Grease 2, the sequel for the original 1978 runaway musical hit starring John Travolta was a critical and a box office failure. Oh boy, I thought as I pressed the play on my remote, assured I was facing a torture even worse than having to watch through the original.

Pessimism be blessed, as the experience didn’t turn out to be nearly as bad as I’d anticipated. The movie is inept – that’s given – but it all seems to have been done in a good humour with a fair amount of tongue in cheek. Grease 2 does a remarkably bad work at establishing the early 60s setting and the movie never seizes to feel like 80s kids doing a cosplay of the former era.

Personally I count this only as a definitely plus for the movie.

80s-o-meter: 41%

Total: 48%

#1003 City Heat (1984)

What was it with the obsession with the 1940s gangster movies? City Heat is another movie to join the club with Harlem Nights, Hammett, Dead Men Don’t Wear Plaid, The Cotton Club, Johnny Dangerously and many, many others in this seemingly pointless exercise of taking a hard boiled classic crime story and recreating it in color.

Sure, I get it. These are the movies that generation lived up with and they want to pay a homage to the bygone era, and possibly get a spark of that old movie magic along with it. But the movies often rely too heavily on just the atmosphere with a paper thin plot, and if told in contemporary setting just wouldn’t fly at all. So is the case with City Heat as well.

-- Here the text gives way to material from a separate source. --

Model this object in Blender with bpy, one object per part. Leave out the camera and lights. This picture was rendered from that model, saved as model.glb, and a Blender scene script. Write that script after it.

On top the 1940s visuals the movie relies heavily on the personal charism of the two major leads, Burt Reynolds and Clint Eastwood, but the chemistry is just anywhere to be found. To save your time, just watch through the last minute of the movie and you get a thorough overview of what the movie has to offer.

80s-o-meter: 21%

Total: 17%

#1002 Ladies and Gentlemen, the Fabulous Stains (1982)

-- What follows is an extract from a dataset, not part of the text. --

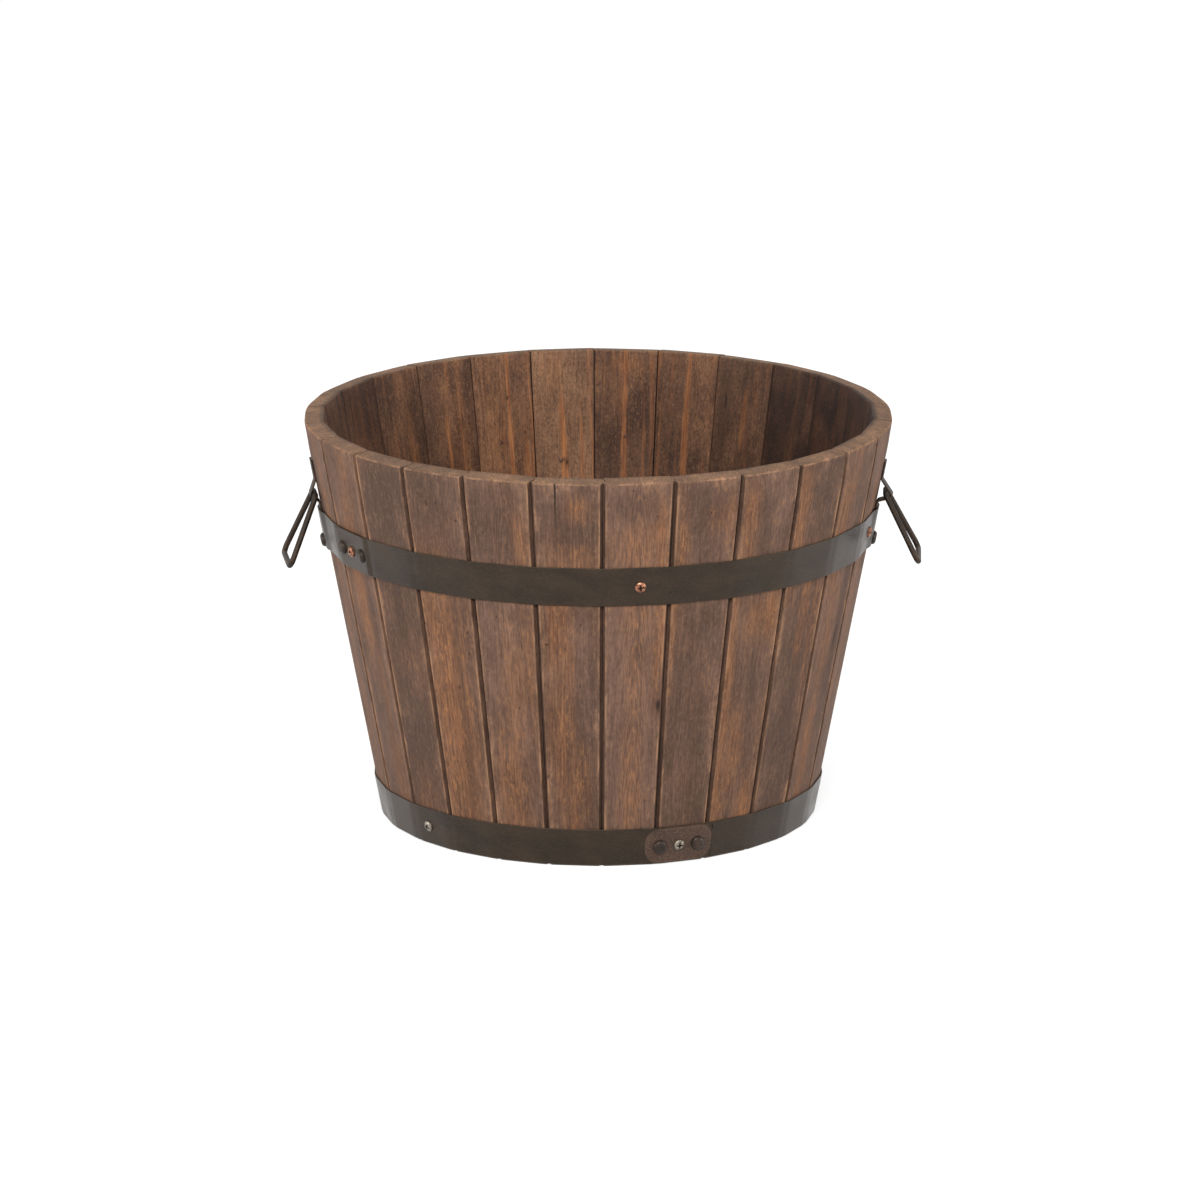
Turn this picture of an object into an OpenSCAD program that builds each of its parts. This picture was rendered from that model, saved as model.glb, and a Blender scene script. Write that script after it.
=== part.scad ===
// Wooden barrel planter: straight tapered staves in two lapped steel hoops, a boarded
// base on battens, and a drop ring on each side. Millimetres, +Z up. The origin is on
// the floor under the tub's centre. A joint between two staves faces -Y, the rings hang
// towards -X and +X. Azimuths are measured from -Y, positive towards +X.

/* [Tub] */
// Height of the staves
tub_h = 346; // [250:1:450]
// Diameter over the corners of the staves at the rim
rim_d = 501; // [440:1:600]
// Diameter over the corners of the staves at the foot
foot_d = 369; // [340:1:420]
// Number of staves
stave_count = 26; // [22:2:30]
// Thickness of a stave
wall = 17; // [15:0.5:24]
// Slope of the staves' top ends, which fall towards the outside
rim_slope = 7; // [0:0.5:10]

/* [Stave joints] */
// Width of the open groove between two staves
groove_w = 4; // [2:0.5:6]
// Depth of the open groove
groove_depth = 4; // [3:0.5:8]
// Bevel along the edges of the groove
edge_ease = 0.8; // [0.3:0.1:1.5]
// Bevel along the edges of the rim
rim_ease = 1.5; // [0.5:0.1:3]
// Width of the bead that seats in the next stave's cove
bead_w = 8; // [6:0.5:9]
// How far the bead stands out of its stave
bead_out = 1.6; // [1:0.1:2]
// Clearance round the bead
bead_gap = 0.1; // [0.05:0.05:0.3]

/* [Hoops] */
// Thickness of the hoop steel
hoop_t = 1.5; // [1:0.1:3]
// Height of the upper hoop
upper_hoop_h = 34; // [25:1:45]
// Distance from the rim down to the upper hoop
upper_hoop_drop = 76; // [75:1:87]
// Height of the lower hoop
lower_hoop_h = 33; // [25:1:40]
// Gap between the floor and the lower hoop
lower_hoop_lift = 1; // [0.5:0.5:3]
// Azimuth of the upper hoop's lap
upper_lap_az = -62.3; // [-70:0.1:-50]
// Azimuth of the lower hoop's lap
lower_lap_az = 19.9; // [10:0.1:30]
// Which way the upper hoop's visible end points: 1 with the azimuth, -1 against it
upper_lap_way = -1; // [-1:2:1]
// The same for the lower hoop
lower_lap_way = 1; // [-1:2:1]
// Overlap from the lap screw to the outer, visible end
lap_ahead = 30; // [24:1:40]
// Overlap from the lap screw to the hidden end
lap_behind = 24; // [24:1:34]
// Distance from the lap screw to each rivet
lap_rivet_gap = 17; // [14:1:22]
// Number of screws in each hoop
hoop_screw_count = 5; // [3:1:5]
// Angle from one screw of the upper hoop to the next
upper_screw_step = 70; // [60:0.5:75]
// Angle from one screw of the lower hoop to the next
lower_screw_step = 72.5; // [60:0.5:75]

/* [Fasteners] */
// Head diameter of a hoop screw
screw_head_d = 9; // [7:0.5:11]
// Head height of a hoop screw
screw_head_h = 2.6; // [2:0.1:3.5]
// Shank diameter of a screw
screw_d = 4; // [3:0.5:5]
// Length of a hoop screw under its head
hoop_screw_l = 14; // [8:0.5:16]
// Length of a batten screw under its head
batten_screw_l = 24; // [16:1:26]
// Head diameter of a rivet
rivet_head_d = 12; // [9:0.5:13]
// Head height of a rivet
rivet_head_h = 3.6; // [2:0.1:5]
// Shank diameter of a rivet
rivet_d = 5; // [4:0.5:6]
// Clearance round the shanks
shank_gap = 0.05; // [0.02:0.01:0.2]

/* [Base] */
// Height of the base's underside above the floor
base_z = 28; // [24:1:60]
// Thickness of the base boards
base_t = 16; // [12:1:22]
// Number of base boards
board_count = 5; // [4:1:6]
// Gap between two base boards
board_gap = 1; // [0.5:0.5:3]
// How deep the base sits in the staves
croze_depth = 5; // [3:0.5:8]
// Clearance between the base's edge and the staves
croze_gap = 0.3; // [0.1:0.1:1]
// Diameter of a drain hole
drain_d = 14; // [8:1:20]
// Distance from the middle to the outer drain holes, along X
drain_x = 70; // [60:1:80]
// Distance from the middle to the outer drain holes, along Y
drain_y = 115; // [105:1:120]
// Width of a batten
batten_w = 30; // [20:1:34]
// Thickness of a batten
batten_t = 12; // [8:1:16]
// Distance from the middle to each batten's centre line
batten_y = 70; // [60:1:75]
// Gap between the battens' ends and the staves
batten_gap = 4; // [2:1:8]

/* [Handles] */
// Azimuth of the handles, which sit on the nearest stave joint
handle_az = 83; // [77:1:96]
// Width of a handle strap
strap_w = 12; // [9:0.5:14]
// Thickness of a handle strap
strap_t = 2; // [1.5:0.1:3]
// Distance from the rim down to the strap's top
strap_top = 32; // [22:1:38]
// Distance from the rim down to where the strap is bent out
loop_top = 50; // [46:1:52]
// Distance from the rim down to the strap loop's tip
loop_tip = 63.5; // [62:0.5:65]
// Distance from the rim down to where the strap is back on the staves
loop_foot = 72; // [71:0.5:74]
// Distance from the rim down to the ring's pivot
pivot_drop = 63.5; // [61:0.5:64]
// Height of the strap rivet above the upper hoop's lower edge
strap_rivet_up = 7; // [6.5:0.5:17]
// Diameter of the ring's rod
rod_d = 5; // [4:0.5:6]
// Width of the ring at its pivot, between rod centres
ring_top_w = 22; // [21:0.5:28]
// Width of the ring at its grip, between rod centres
ring_grip_w = 57; // [45:1:70]
// Length of the ring from its pivot to its grip
ring_l = 61.5; // [50:0.5:75]
// Bend radius at the ring's top corners
ring_top_bend = 4; // [3.5:0.5:6]
// Bend radius at the ring's grip corners
ring_grip_bend = 6; // [4:0.5:10]
// Distance from the left ring's pivot to the staves
left_pivot_out = 2.9; // [2.8:0.1:5]
// Distance from the left ring's rod to the tip of its strap's loop
left_loop_room = 2.3; // [2:0.1:5]
// How far the left ring hangs away from straight down
left_swing = 22.7; // [0:0.1:45]
// How far the left ring sits askew in its strap
left_twist = 0; // [-5:0.5:5]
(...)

Obnoxious teen with an obnoxious band goes on tour with with an english punk band with an annoying lead singer in Ladies and Gentlemen, the Fabulous Stains, a mouthful of a movie.

On top of the unpleasant cast, the movie offers very little to like. Plot is all over the place and the smallest hopes of some human interest story are never actually followed through.

As the musical numbers are nothing to phone to home about and both the turning point the movie as well as the denouement are amongst the most inane I’ve ever had to witness, Ladies and Gentlemen, the Fabulous Stains ends up a movie I won’t be revisiting anytime soon.

80s-o-meter: 82%

Total: 22%

#1001 Mannequin (1987)

If a shopping mall doll coming to life as a real life woman sounds a bit far fetched, no worries; Mannequin has the back story covered from the get go as she’s helped by the Egyptian gods to escape an arranged marriage.

While its kind of a mess as a movie, its kind dodgy storyline, overacting and sheer stupidity become somewhat easier to stomach once you accept that you are actually watching a farce – or a modern fairytale – instead of your typical comedy. With this mindset even the nocturnal musical number inside the shopping mall gets not only tolerable, but actually pretty delightful.

The leads Andrew McCarthy and Kim Cattrall pull through the nonsense with charm. On the other hand James Spader’s overacting as the shopping mall manager is really taxing to watch and the comedic talent of G. W. Bailey is wasted in the dimwit night watchman role written very much in the vein of his Police Academy Lt Harris – minus the funny.